On the issue of the jurisdiction of a United States Magistrate to try a criminal contempt, Judges Pollak, Shapiro and Bechtle agree that 18 U.S.C. § 3401(a) permits a magistrate to try contempt cases if the contempt prosecuted amounts to a misdemeanor.
As the potential sentences in these contempt cases were limited pre-trial, the magistrates had jurisdiction to try appellants for criminal contempt pursuant to § 3401(a). Judges Pollak and Shapiro found, however, that because proper waivers were not made by the appellants as required by 18 U.S.C. § 3401(b), the magistrates did not have jurisdiction to try these contempt cases.
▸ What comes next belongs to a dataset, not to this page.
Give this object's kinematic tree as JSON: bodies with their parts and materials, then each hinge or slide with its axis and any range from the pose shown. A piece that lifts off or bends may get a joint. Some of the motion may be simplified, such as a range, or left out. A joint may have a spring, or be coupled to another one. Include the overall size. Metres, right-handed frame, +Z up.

The relevant portion of Section 3401(b) states:
... The magistrate shall carefully explain to the defendant that he has a right to trial, judgment and sentencing by a judge of the district court ... The magistrate shall not proceed to try the case unless the defendant, after such explanation, files a written consent to be tried before the magistrate that specifically waives trial, judgment and sentencing by a judge of the district court.
As the forms signed by appellants stated consent "to be tried and to have the charges against me disposed of before a United States Magistrate," Judges Pollak and Shapiro found that the waiver requirements of 18 U.S.C. § 3401(b) were not satisfied.
Apparently, the waiver issue was not raised before Judge Bechtle because he does not address it in his memorandum. However, appellants in the instant case did argue the issue before me, and I find that the consent form signed by them fulfills the requirements of section 3401(b). It is true that the language of the form does not track the language of the statute in that it authorizes the magistrate to "dispose" of the charges rather than to "judge and sentence." However, I do not believe that the mandate of section 3401(b) for a specific waiver of trial, judgment and sentence requires that the waiver form contain that exact language. As long as the appellants were informed fully of their rights to trial before a district court judge, and there is no suggestion that they did not receive this information, I believe that the consent form they signed adequately meets the statute's requirement of a specific waiver of trial, judgment and sentencing by a judge of the district court. I do not know how the phrase "to be tried and to have the charges against me disposed of" could be interpreted other than as authorizing the magistrate to judge and sentence as well as to conduct the trial.
Finally, I reach the appellants' argument that Judge Broderick's order is constitutionally overbroad, infringing on their First Amendment rights by prohibiting "a wide range of constitutionally protected activity in a substantial portion of the Whitman community, much of which could not possibly interfere with the building of the Townhouse project." (p. 23, appellants' brief.) Like Judge Bechtle, I find that given the history of attempted interference with the construction of the Whitman housing project, the injunction represents a reasonable time, place and manner regulation of First Amendment activity.
For the foregoing reasons, I will deny the appellants' motions for a new trial and enter an order sustaining their convictions for criminal contempt.
AND NOW, this 30th day of July, 1981, for the reasons stated in the accompanying memorandum, IT IS ORDERED that the judgments of conviction and sentence of appellants Bernadette Gedraitis, Helen Moore, Florence Johnson, Maria Hamilton, Joan Donnelly and Sophia Pierce are AFFIRMED and the judgments of conviction and sentence of appellants Mary Scheffler and Jean McQuilkin are REVERSED and judgments of acquittal are entered in their favor.